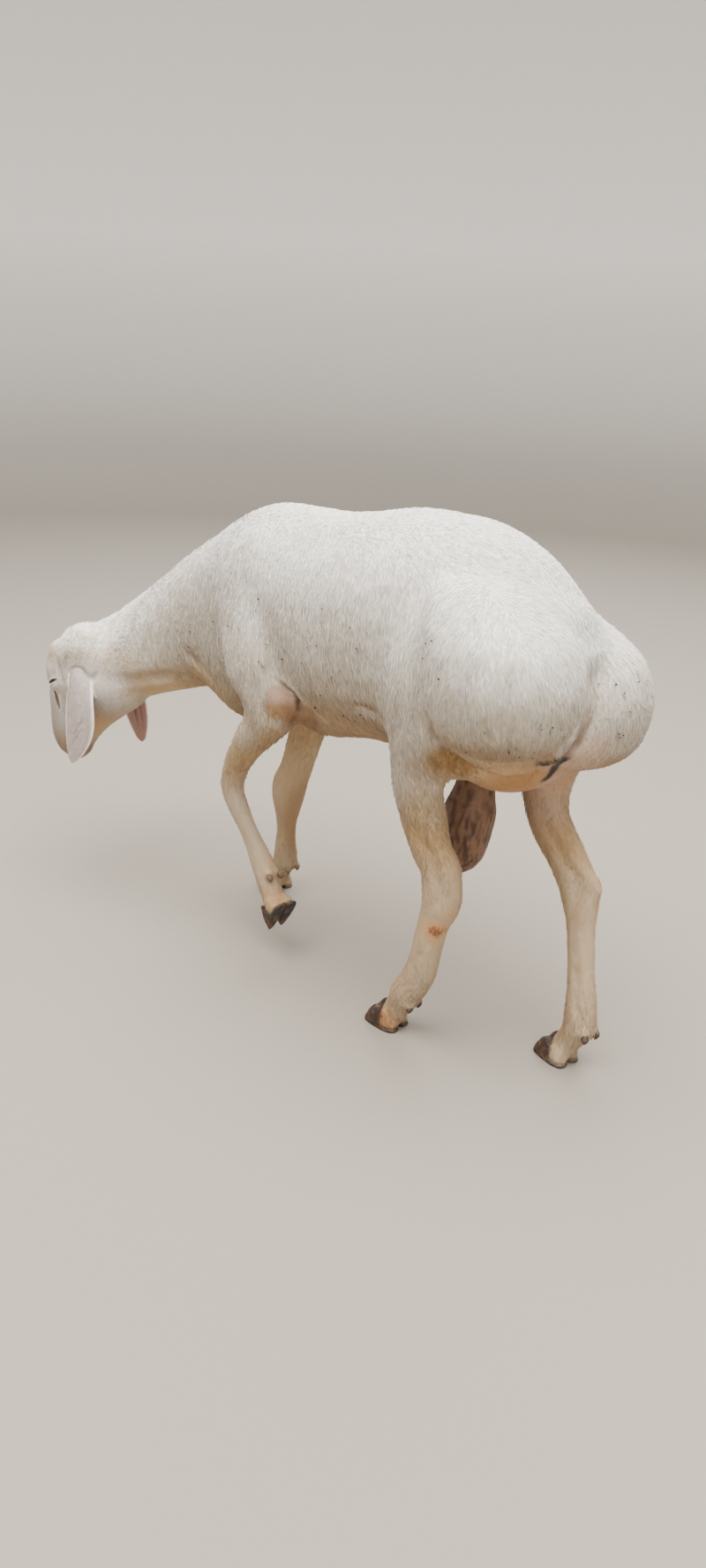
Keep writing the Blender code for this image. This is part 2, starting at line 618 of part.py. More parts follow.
def add_eyes_and_ears():
    for sign, side in SIDES:
        place = head_place(EYE_AT[0], sign * EYE_AT[1], EYE_AT[2])
        socket = ball(place, (EYE_RADIUS + GAP,) * 3, segments=EYE_SEGMENTS)
        ball_mesh = ball(place, (EYE_RADIUS,) * 3, segments=EYE_SEGMENTS)
        set_in(["head"], "eye_" + side, socket, ball_mesh)
        name = "ear_" + side
        set_in(["head"], name, ear_mesh(name, EAR_GAP), ear_mesh(name))


def add_scrotum():
    grown, real = (path_loft(SCROTUM, SCROTUM_RINGS, grow, SCROTUM_POINTS) for grow in (GAP, 0.0))
    set_in(["trunk", "leg_hind_left", "leg_hind_right"], "scrotum", grown, real)


def dress():
    """Gives each piece its finish and smooth shading."""
    materials = {}
    for name, (colour, roughness, metallic) in FINISHES.items():
        material = bpy.data.materials.new(name)
        material.use_nodes = True
        shader = material.node_tree.nodes["Principled BSDF"]
        shader.inputs["Base Color"].default_value = (*colour, 1.0)
        shader.inputs["Roughness"].default_value = roughness
        shader.inputs["Metallic"].default_value = metallic
        materials[name] = material
    for obj in bpy.data.objects:
        obj.data.materials.clear()
        obj.data.materials.append(materials[WEARS[obj.name.split("_")[0]]])
        obj.data.shade_smooth()
        obj.data.set_sharp_from_angle(angle=SHARP_ANGLE)


def centre_all():
    """Hangs every piece on an empty that puts the origin under the middle of the box."""
    corners = np.array([v.co for obj in bpy.data.objects for v in obj.data.vertices])
    low = corners.min(axis=0)
    high = corners.max(axis=0)
    pieces = list(bpy.data.objects)
    stand = add_object("ram", None)
    stand.location = (-(low[0] + high[0]) / 2, -(low[1] + high[1]) / 2, -low[2])
    for obj in pieces:
        obj.parent = stand


def main():
    clear_scene()
    part_flesh(whole_flesh())
    add_feet()
    add_eyes_and_ears()
    add_scrotum()
    dress()
    centre_all()


main()
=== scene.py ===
"""A shorn fat-tailed ram, head low and one front foot lifted, as a still life-size model.

One skin covers all the flesh, ears and lids included. Short straight fleece lies over it
in many small tufts, and eyes, claws and dewclaws are pieces of their own.
"""

import json
import logging
import math
from collections.abc import Callable
from dataclasses import dataclass, field
from enum import Enum

import bmesh
import bpy
import numpy as np
from bmesh.types import BMesh
from bpy.types import Material, Mesh, Node, NodeSocket, NodeTree, Object, bpy_prop_collection
from mathutils import Matrix, Vector
from mathutils.bvhtree import BVHTree
from mathutils.kdtree import KDTree

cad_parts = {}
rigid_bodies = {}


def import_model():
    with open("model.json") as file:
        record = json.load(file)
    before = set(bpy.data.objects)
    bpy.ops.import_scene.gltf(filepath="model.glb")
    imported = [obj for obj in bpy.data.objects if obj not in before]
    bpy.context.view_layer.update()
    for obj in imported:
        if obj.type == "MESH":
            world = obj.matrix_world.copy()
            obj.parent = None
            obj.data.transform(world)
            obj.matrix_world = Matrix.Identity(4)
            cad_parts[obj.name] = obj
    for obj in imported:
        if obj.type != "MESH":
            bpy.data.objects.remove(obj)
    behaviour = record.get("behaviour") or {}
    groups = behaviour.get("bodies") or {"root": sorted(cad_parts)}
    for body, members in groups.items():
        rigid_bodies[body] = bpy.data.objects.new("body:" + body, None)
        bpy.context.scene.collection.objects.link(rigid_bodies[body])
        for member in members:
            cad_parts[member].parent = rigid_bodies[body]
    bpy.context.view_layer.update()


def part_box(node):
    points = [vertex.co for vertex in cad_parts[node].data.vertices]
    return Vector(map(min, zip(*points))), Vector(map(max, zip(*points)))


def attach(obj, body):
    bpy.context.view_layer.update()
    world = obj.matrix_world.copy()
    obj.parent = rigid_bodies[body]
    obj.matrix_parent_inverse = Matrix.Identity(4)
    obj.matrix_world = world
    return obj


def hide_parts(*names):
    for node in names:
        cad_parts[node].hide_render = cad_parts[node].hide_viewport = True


logging.basicConfig(level=logging.INFO, format="%(message)s")
LOG = logging.getLogger("ram")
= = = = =
**EXERCISE TASK**
Please return, exactly as they appear, the lines starting at the one that contains "low = corners.min(axis=0)" and ending at the one that contains "obj.matrix_world = Matrix.Identity(4)".

**EXERCISE RESULT**
    low = corners.min(axis=0)
    high = corners.max(axis=0)
    pieces = list(bpy.data.objects)
    stand = add_object("ram", None)
    stand.location = (-(low[0] + high[0]) / 2, -(low[1] + high[1]) / 2, -low[2])
    for obj in pieces:
        obj.parent = stand


def main():
    clear_scene()
    part_flesh(whole_flesh())
    add_feet()
    add_eyes_and_ears()
    add_scrotum()
    dress()
    centre_all()


main()
=== scene.py ===
"""A shorn fat-tailed ram, head low and one front foot lifted, as a still life-size model.

One skin covers all the flesh, ears and lids included. Short straight fleece lies over it
in many small tufts, and eyes, claws and dewclaws are pieces of their own.
"""

import json
import logging
import math
from collections.abc import Callable
from dataclasses import dataclass, field
from enum import Enum

import bmesh
import bpy
import numpy as np
from bmesh.types import BMesh
from bpy.types import Material, Mesh, Node, NodeSocket, NodeTree, Object, bpy_prop_collection
from mathutils import Matrix, Vector
from mathutils.bvhtree import BVHTree
from mathutils.kdtree import KDTree

cad_parts = {}
rigid_bodies = {}


def import_model():
    with open("model.json") as file:
        record = json.load(file)
    before = set(bpy.data.objects)
    bpy.ops.import_scene.gltf(filepath="model.glb")
    imported = [obj for obj in bpy.data.objects if obj not in before]
    bpy.context.view_layer.update()
    for obj in imported:
        if obj.type == "MESH":
            world = obj.matrix_world.copy()
            obj.parent = None
            obj.data.transform(world)
            obj.matrix_world = Matrix.Identity(4)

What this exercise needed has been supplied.